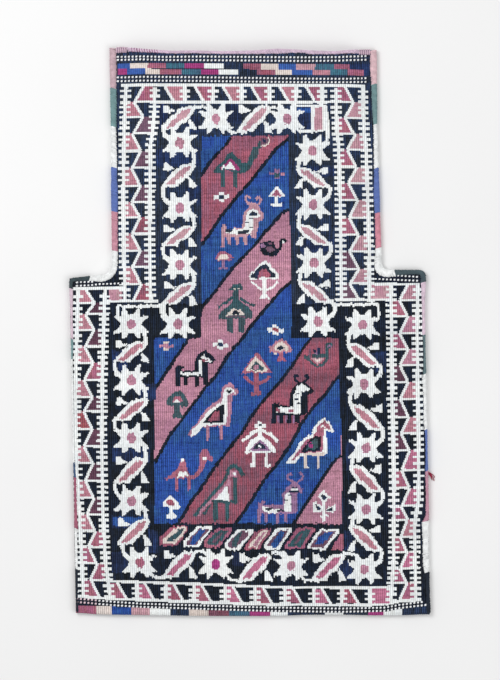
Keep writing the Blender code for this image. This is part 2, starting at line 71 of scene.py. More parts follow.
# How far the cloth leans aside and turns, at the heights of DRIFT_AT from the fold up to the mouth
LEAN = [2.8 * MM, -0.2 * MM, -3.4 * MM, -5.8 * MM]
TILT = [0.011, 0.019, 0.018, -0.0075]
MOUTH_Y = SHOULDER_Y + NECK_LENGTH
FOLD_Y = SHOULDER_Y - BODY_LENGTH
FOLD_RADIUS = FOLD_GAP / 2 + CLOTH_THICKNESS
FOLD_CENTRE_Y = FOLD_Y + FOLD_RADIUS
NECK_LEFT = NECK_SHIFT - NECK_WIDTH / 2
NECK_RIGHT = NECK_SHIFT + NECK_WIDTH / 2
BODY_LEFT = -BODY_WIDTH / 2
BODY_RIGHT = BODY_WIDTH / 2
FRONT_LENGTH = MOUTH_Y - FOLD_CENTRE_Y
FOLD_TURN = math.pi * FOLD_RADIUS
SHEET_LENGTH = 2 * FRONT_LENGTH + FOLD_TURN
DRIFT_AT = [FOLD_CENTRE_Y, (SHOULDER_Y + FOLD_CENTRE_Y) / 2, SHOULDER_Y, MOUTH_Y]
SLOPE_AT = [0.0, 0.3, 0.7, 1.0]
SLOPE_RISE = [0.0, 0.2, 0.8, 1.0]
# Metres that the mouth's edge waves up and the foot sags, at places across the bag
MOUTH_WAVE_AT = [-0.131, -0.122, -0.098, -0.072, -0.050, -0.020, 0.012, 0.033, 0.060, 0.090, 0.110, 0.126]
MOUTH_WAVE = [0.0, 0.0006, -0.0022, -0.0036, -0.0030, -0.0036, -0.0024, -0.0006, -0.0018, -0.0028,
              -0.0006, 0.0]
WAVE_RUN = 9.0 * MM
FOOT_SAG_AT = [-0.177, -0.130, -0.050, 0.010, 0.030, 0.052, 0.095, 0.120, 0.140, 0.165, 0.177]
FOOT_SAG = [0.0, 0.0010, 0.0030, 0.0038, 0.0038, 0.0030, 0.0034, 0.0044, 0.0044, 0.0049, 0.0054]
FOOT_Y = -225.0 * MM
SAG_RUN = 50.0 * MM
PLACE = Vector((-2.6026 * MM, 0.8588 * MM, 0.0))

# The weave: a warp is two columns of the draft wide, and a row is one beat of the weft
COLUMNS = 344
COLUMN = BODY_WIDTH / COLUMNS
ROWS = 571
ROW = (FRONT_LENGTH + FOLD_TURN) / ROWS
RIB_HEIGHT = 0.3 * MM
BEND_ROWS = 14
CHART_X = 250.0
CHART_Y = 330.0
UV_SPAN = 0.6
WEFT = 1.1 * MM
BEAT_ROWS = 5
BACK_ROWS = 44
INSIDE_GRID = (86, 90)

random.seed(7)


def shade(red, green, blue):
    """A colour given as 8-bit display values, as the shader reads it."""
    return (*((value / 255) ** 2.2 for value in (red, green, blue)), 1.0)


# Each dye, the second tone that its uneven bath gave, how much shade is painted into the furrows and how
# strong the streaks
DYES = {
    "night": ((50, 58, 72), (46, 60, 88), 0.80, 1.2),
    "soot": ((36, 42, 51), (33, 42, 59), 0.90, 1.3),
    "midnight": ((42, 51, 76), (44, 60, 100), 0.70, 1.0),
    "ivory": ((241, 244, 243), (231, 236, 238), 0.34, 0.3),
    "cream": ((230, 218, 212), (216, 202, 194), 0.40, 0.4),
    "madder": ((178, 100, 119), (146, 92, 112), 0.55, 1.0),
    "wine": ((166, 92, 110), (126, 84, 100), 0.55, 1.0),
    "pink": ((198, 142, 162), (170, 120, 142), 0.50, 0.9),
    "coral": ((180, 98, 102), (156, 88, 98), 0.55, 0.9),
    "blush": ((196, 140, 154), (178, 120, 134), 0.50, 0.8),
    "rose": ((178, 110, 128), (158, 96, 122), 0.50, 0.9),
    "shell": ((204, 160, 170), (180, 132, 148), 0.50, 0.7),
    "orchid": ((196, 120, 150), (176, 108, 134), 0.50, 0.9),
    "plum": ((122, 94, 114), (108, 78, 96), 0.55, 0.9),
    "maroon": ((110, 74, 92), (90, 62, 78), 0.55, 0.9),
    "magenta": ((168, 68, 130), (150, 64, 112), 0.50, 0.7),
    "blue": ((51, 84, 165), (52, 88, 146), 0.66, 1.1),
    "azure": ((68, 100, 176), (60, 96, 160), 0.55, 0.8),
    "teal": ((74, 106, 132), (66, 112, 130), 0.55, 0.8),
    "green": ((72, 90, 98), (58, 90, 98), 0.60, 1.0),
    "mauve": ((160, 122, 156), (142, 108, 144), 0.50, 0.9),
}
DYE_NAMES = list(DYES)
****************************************
YOUR OBJECTIVE
Reproduce every line of the material above exactly.

TASK RESULT
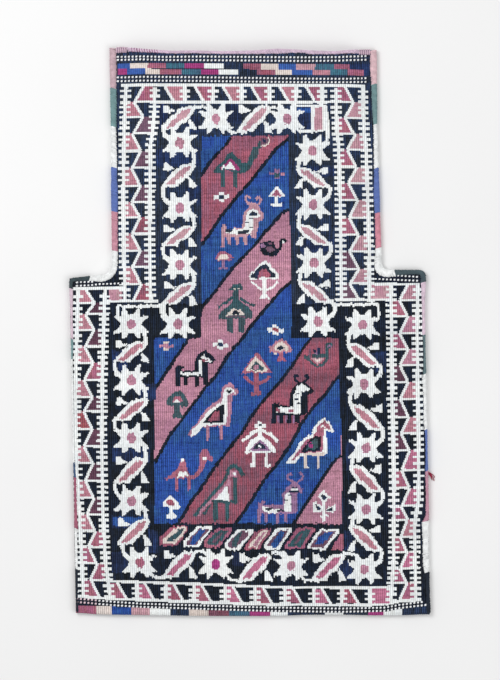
Keep writing the Blender code for this image. This is part 2, starting at line 71 of scene.py. More parts follow.
# How far the cloth leans aside and turns, at the heights of DRIFT_AT from the fold up to the mouth
LEAN = [2.8 * MM, -0.2 * MM, -3.4 * MM, -5.8 * MM]
TILT = [0.011, 0.019, 0.018, -0.0075]
MOUTH_Y = SHOULDER_Y + NECK_LENGTH
FOLD_Y = SHOULDER_Y - BODY_LENGTH
FOLD_RADIUS = FOLD_GAP / 2 + CLOTH_THICKNESS
FOLD_CENTRE_Y = FOLD_Y + FOLD_RADIUS
NECK_LEFT = NECK_SHIFT - NECK_WIDTH / 2
NECK_RIGHT = NECK_SHIFT + NECK_WIDTH / 2
BODY_LEFT = -BODY_WIDTH / 2
BODY_RIGHT = BODY_WIDTH / 2
FRONT_LENGTH = MOUTH_Y - FOLD_CENTRE_Y
FOLD_TURN = math.pi * FOLD_RADIUS
SHEET_LENGTH = 2 * FRONT_LENGTH + FOLD_TURN
DRIFT_AT = [FOLD_CENTRE_Y, (SHOULDER_Y + FOLD_CENTRE_Y) / 2, SHOULDER_Y, MOUTH_Y]
SLOPE_AT = [0.0, 0.3, 0.7, 1.0]
SLOPE_RISE = [0.0, 0.2, 0.8, 1.0]
# Metres that the mouth's edge waves up and the foot sags, at places across the bag
MOUTH_WAVE_AT = [-0.131, -0.122, -0.098, -0.072, -0.050, -0.020, 0.012, 0.033, 0.060, 0.090, 0.110, 0.126]
MOUTH_WAVE = [0.0, 0.0006, -0.0022, -0.0036, -0.0030, -0.0036, -0.0024, -0.0006, -0.0018, -0.0028,
              -0.0006, 0.0]
WAVE_RUN = 9.0 * MM
FOOT_SAG_AT = [-0.177, -0.130, -0.050, 0.010, 0.030, 0.052, 0.095, 0.120, 0.140, 0.165, 0.177]
FOOT_SAG = [0.0, 0.0010, 0.0030, 0.0038, 0.0038, 0.0030, 0.0034, 0.0044, 0.0044, 0.0049, 0.0054]
FOOT_Y = -225.0 * MM
SAG_RUN = 50.0 * MM
PLACE = Vector((-2.6026 * MM, 0.8588 * MM, 0.0))

# The weave: a warp is two columns of the draft wide, and a row is one beat of the weft
COLUMNS = 344
COLUMN = BODY_WIDTH / COLUMNS
ROWS = 571
ROW = (FRONT_LENGTH + FOLD_TURN) / ROWS
RIB_HEIGHT = 0.3 * MM
BEND_ROWS = 14
CHART_X = 250.0
CHART_Y = 330.0
UV_SPAN = 0.6
WEFT = 1.1 * MM
BEAT_ROWS = 5
BACK_ROWS = 44
INSIDE_GRID = (86, 90)

random.seed(7)


def shade(red, green, blue):
    """A colour given as 8-bit display values, as the shader reads it."""
    return (*((value / 255) ** 2.2 for value in (red, green, blue)), 1.0)


# Each dye, the second tone that its uneven bath gave, how much shade is painted into the furrows and how
# strong the streaks
DYES = {
    "night": ((50, 58, 72), (46, 60, 88), 0.80, 1.2),
    "soot": ((36, 42, 51), (33, 42, 59), 0.90, 1.3),
    "midnight": ((42, 51, 76), (44, 60, 100), 0.70, 1.0),
    "ivory": ((241, 244, 243), (231, 236, 238), 0.34, 0.3),
    "cream": ((230, 218, 212), (216, 202, 194), 0.40, 0.4),
    "madder": ((178, 100, 119), (146, 92, 112), 0.55, 1.0),
    "wine": ((166, 92, 110), (126, 84, 100), 0.55, 1.0),
    "pink": ((198, 142, 162), (170, 120, 142), 0.50, 0.9),
    "coral": ((180, 98, 102), (156, 88, 98), 0.55, 0.9),
    "blush": ((196, 140, 154), (178, 120, 134), 0.50, 0.8),
    "rose": ((178, 110, 128), (158, 96, 122), 0.50, 0.9),
    "shell": ((204, 160, 170), (180, 132, 148), 0.50, 0.7),
    "orchid": ((196, 120, 150), (176, 108, 134), 0.50, 0.9),
    "plum": ((122, 94, 114), (108, 78, 96), 0.55, 0.9),
    "maroon": ((110, 74, 92), (90, 62, 78), 0.55, 0.9),
    "magenta": ((168, 68, 130), (150, 64, 112), 0.50, 0.7),
    "blue": ((51, 84, 165), (52, 88, 146), 0.66, 1.1),
    "azure": ((68, 100, 176), (60, 96, 160), 0.55, 0.8),
    "teal": ((74, 106, 132), (66, 112, 130), 0.55, 0.8),
    "green": ((72, 90, 98), (58, 90, 98), 0.60, 1.0),
    "mauve": ((160, 122, 156), (142, 108, 144), 0.50, 0.9),
}
DYE_NAMES = list(DYES)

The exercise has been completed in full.